The Best Science Fiction Stories: 1949
- Dust-jacket from the first edition
- Editors: Everett F. Bleiler and T. E. Dikty
- Language: English
- Genre: Science fiction
- Publisher: Fredrick Fell
- Publication date: 1949
- Publication place: United States
- Media type: Print (hardback)
- Pages: 314
- Followed by: The Best Science Fiction Stories: 1950

= The Best Science Fiction Stories: 1949 =

1949 anthology edited by Everett F. Bleiler and T. E. Dikty

The Best Science Fiction Stories: 1949 is a 1949 anthology of science fiction short stories edited by Everett F. Bleiler and T. E. Dikty.
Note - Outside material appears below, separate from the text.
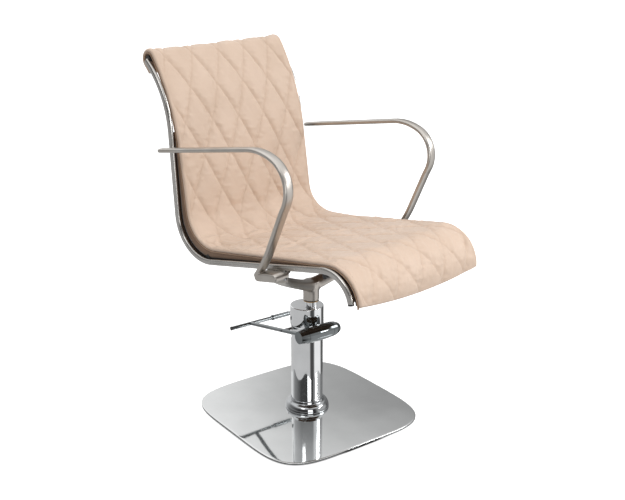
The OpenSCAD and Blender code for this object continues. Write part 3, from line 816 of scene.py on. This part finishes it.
def build_yoke():
    """The cast yoke: a hub and two limbs that swell towards the arm feet, melted into one casting."""
    x = np.linspace(0, YOKE_STATIONS[-1, 0], YOKE_STEPS)
    degree = len(YOKE_STATIONS) - 1
    curves = [np.polyfit(YOKE_STATIONS[:, 0], column, degree) for column in YOKE_STATIONS.T[1:]]
    y, z, half_y, half_z = [np.polyval(curve, x) for curve in curves]
    lean = (YOKE_LEAN * (x / x[-1]) ** 2)[:, None]
    c, s = squared_circle(round_angles(YOKE_SIDES), YOKE_POWER)
    across = half_y[:, None] * c
    up = half_z[:, None] * s
    ring_y = y[:, None] + across * np.cos(lean) - up * np.sin(lean)
    ring_z = z[:, None] + across * np.sin(lean) + up * np.cos(lean)
    points = []
    faces = []
    for side in (-1, 1):
        limb = ring_faces(YOKE_STEPS, YOKE_SIDES, sum(len(p) for p in points))
        points.append(np.stack([side * x[:, None] + 0 * ring_y, ring_y, ring_z], -1).reshape(-1, 3))
        faces += limb if side > 0 else [face[::-1] for face in limb]
    faces += ring_faces(len(HUB_PROFILE), YOKE_SIDES, sum(len(p) for p in points))
    points.append(lathe_rings(HUB_PROFILE, YOKE_SIDES).reshape(-1, 3))
    yoke = make_object("yoke_cast", np.concatenate(points), faces, CAST_METAL)
    melt(yoke, voxel=0.0016, rounds=22)
    settle(yoke, "seat", "cast_aluminium", "yoke")


build_pad()
build_stitching()
build_edges()
build_panel()
build_plate()
build_collar()
build_yoke()

# ---------------------------------------------------------------- modifiers on CAD nodes
ARM_SWELL = 0.0016
BEVEL_WIDTH = 0.0006
BEVEL_ANGLE = math.radians(40)
BEVELLED = ("pump_cap", "rail_caps", "lever_bracket", "tread_plugs", "fluted_ring", "pump_flange")
for node in ARMS:
    melt(NODES[node], voxel=0.0014, rounds=16)
    swell = NODES[node].modifiers.new("swell", "DISPLACE")
    swell.mid_level = 0.0
    swell.strength = ARM_SWELL
for node in BEVELLED:
    bevel = NODES[node].modifiers.new("edge", "BEVEL")
    bevel.width = BEVEL_WIDTH
    bevel.segments = 2
    bevel.limit_method = "ANGLE"
    bevel.angle_limit = BEVEL_ANGLE

# ---------------------------------------------------------------- stage, light and camera
FLOOR_HALF = 40
FLOOR_HEIGHT = -0.0004
FLOOR_GLOW = 0.55
FLOOR_TONE = 2  # scale of its faint mottle
# painted reflections: the floor glows in these greys for every ray but the camera's, by direction round Z:
# 0 and 1 are -X, 0.25 is -Y, 0.5 is +X, 0.75 is +Y
FLOOR_SECTORS = (
    (0.0, 0.60), (0.17, 0.58), (0.19, 0.08), (0.25, 0.08), (0.28, 1.0), (0.42, 1.0), (0.45, 0.12),
    (0.60, 0.12), (0.66, 0.60), (1.0, 0.60),
)
WALL_SECTORS = (
    (0.0, 0.10), (0.24, 0.10), (0.29, 1.0), (0.40, 1.0), (0.46, 0.35), (0.56, 0.45), (0.605, 0.55),
    (0.622, 0.72), (0.645, 1.35), (0.74, 1.6), (0.84, 0.5), (1.0, 0.10),
)
CEILING = (1.9, 1.9, 1.9)
CEILING_SPAN = (0.45, 0.80)  # height of the direction where the walls turn into the ceiling
WORLD_STRENGTH = 0.75
CAMERA_PLACE = (-1.6965, -1.5982, 1.2277)
CAMERA_TURN = math.radians(-46.80)
CAMERA_RISE = math.radians(17.68)
CAMERA_LENS = 52.55  # millimetres
CAMERA_SENSOR = 36.0


def camera_choice(tree, others, camera):
    """One shader for camera rays and another for every other ray."""
    rays = tree.nodes.new("ShaderNodeLightPath")
    choose = tree.nodes.new("ShaderNodeMixShader")
    tree.links.new(rays.outputs["Is Camera Ray"], choose.inputs["Fac"])
    tree.links.new(others, choose.inputs[1])
    tree.links.new(camera, choose.inputs[2])
    return choose.outputs["Shader"]


def around_ramp(tree, vector, stops):
    """Greys by direction round Z."""
    around = tree.nodes.new("ShaderNodeTexGradient")
    around.gradient_type = "RADIAL"
    tree.links.new(vector, around.inputs["Vector"])
    node = tree.nodes.new("ShaderNodeValToRGB")
    tree.links.new(around.outputs["Fac"], node.inputs["Fac"])
    while len(node.color_ramp.elements) < len(stops):
        node.color_ramp.elements.new(0.5)
    for element, (position, grey) in zip(node.color_ramp.elements, stops):
        element.position = position
        element.color = (grey, grey, grey, 1)
    return node.outputs["Color"]


def build_stage():
    """Pale floor: almost white for the camera. Other rays see it glow in sectors of different greys, as
    painted reflections and glow.
    """
    material, tree, seen = new_material("floor_pale")
    square = ((-1, -1), (1, -1), (1, 1), (-1, 1))
    corners = [(x * FLOOR_HALF, y * FLOOR_HALF, FLOOR_HEIGHT) for x, y in square]
    floor = make_object("floor", corners, [(0, 1, 2, 3)], material, smooth=False)
    tone = texture(tree, "Noise", FLOOR_TONE)
    tree.links.new(ramp(tree, tone.outputs["Fac"], 0.89, 0.91, FULL_RANGE), seen.inputs["Base Color"])
    seen.inputs["Roughness"].default_value = 0.9
    seen.inputs["Emission Color"].default_value = (1, 1, 1, 1)
    seen.inputs["Emission Strength"].default_value = FLOOR_GLOW
    reflected = tree.nodes.new("ShaderNodeEmission")
    place = tree.nodes.new("ShaderNodeTexCoord").outputs["Object"]
    tree.links.new(around_ramp(tree, place, FLOOR_SECTORS), reflected.inputs["Color"])
    result = camera_choice(tree, reflected.outputs["Emission"], seen.outputs["BSDF"])
    tree.links.new(result, tree.nodes["Material Output"].inputs["Surface"])


def build_world():
    """White for the camera. Other rays see a bright ceiling, walls lit in parts and a dim side."""
    world = bpy.data.worlds.new("studio")
    bpy.context.scene.world = world
    world.use_nodes = True
    tree = world.node_tree
    room = tree.nodes["Background"]
    direction = tree.nodes.new("ShaderNodeTexCoord").outputs["Generated"]
    split = tree.nodes.new("ShaderNodeSeparateXYZ")
    tree.links.new(direction, split.inputs["Vector"])
    walls = around_ramp(tree, direction, WALL_SECTORS)
    height = ramp(tree, split.outputs["Z"], 0.0, 1.0, CEILING_SPAN)
    tree.links.new(colour_mix(tree, "MIX", height, walls, CEILING), room.inputs["Color"])
    room.inputs["Strength"].default_value = WORLD_STRENGTH
    white = tree.nodes.new("ShaderNodeBackground")
    white.inputs["Color"].default_value = (1, 1, 1, 1)
    result = camera_choice(tree, room.outputs["Background"], white.outputs["Background"])
    tree.links.new(result, tree.nodes["World Output"].inputs["Surface"])


def area_light(name, place, target, size, power):
    light = bpy.data.lights.new(name, "AREA")
    light.energy = power
    light.size = size
    obj = bpy.data.objects.new(name, light)
    bpy.context.scene.collection.objects.link(obj)
    obj.location = place
    obj.rotation_euler = (Vector(target) - Vector(place)).to_track_quat("-Z", "Y").to_euler()


def build_camera():
    data = bpy.data.cameras.new("camera")
    data.sensor_width = CAMERA_SENSOR
    data.lens = CAMERA_LENS
    camera = bpy.data.objects.new("camera", data)
    bpy.context.scene.collection.objects.link(camera)
    level = math.cos(CAMERA_RISE)
    back = Vector((math.sin(CAMERA_TURN) * level, -math.cos(CAMERA_TURN) * level, math.sin(CAMERA_RISE)))
    camera.location = CAMERA_PLACE
    camera.rotation_euler = (-back).to_track_quat("-Z", "Y").to_euler()
    bpy.context.scene.camera = camera


build_stage()
build_world()
area_light("box_light", place=(1.24, -2.6, 1.18), target=(0, 0, 0.3), size=0.35, power=8)
area_light("key_soft", place=(2.0, -1.9, 1.9), target=(0, 0, 0.6), size=1.0, power=23)
area_light("front_soft", place=(-1.6, -2.8, 0.8), target=(0, 0, 0.6), size=1.4, power=20)
area_light("left_soft", place=(-2.4, -0.8, 2.4), target=(0, 0, 0.6), size=1.0, power=9)
build_camera()
bpy.context.scene.view_settings.view_transform = "Standard"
It was the first published anthology to present the best science fiction stories for a given year. The stories had originally appeared in 1948 in the magazines Planet Stories, Astounding Science Fiction, Blue Book, Comment, and Thrilling Wonder Stories. The anthology was later combined with the 1950 volume and reissued as Science Fiction Omnibus.

==Contents==

- Trends in Modern Science-Fiction, by Melvin Korshak
- Preface, by Everett F. Bleiler & T. E. Dikty
- "Mars is Heaven!", by Ray Bradbury
- "Ex Machina", by Lewis Padgett
- "The Strange Case of John Kingman", by Murray Leinster
- "Doughnut Jockey", by Erik Fennel
- "Thang", by Martin Gardner
- "Period Piece", by J. J. Coupling
- "Knock", by Fredric Brown
- "Genius", by Poul Anderson
- "And the Moon Be Still as Bright", by Ray Bradbury
- "No Connection", by Isaac Asimov
- "In Hiding", by Wilmar H. Shiras
- "Happy Ending", by Henry Kuttner

==Reception==
L. Sprague de Camp received the anthology favorably, describing it as "a superior product . . . with all the stories readable and some excellent."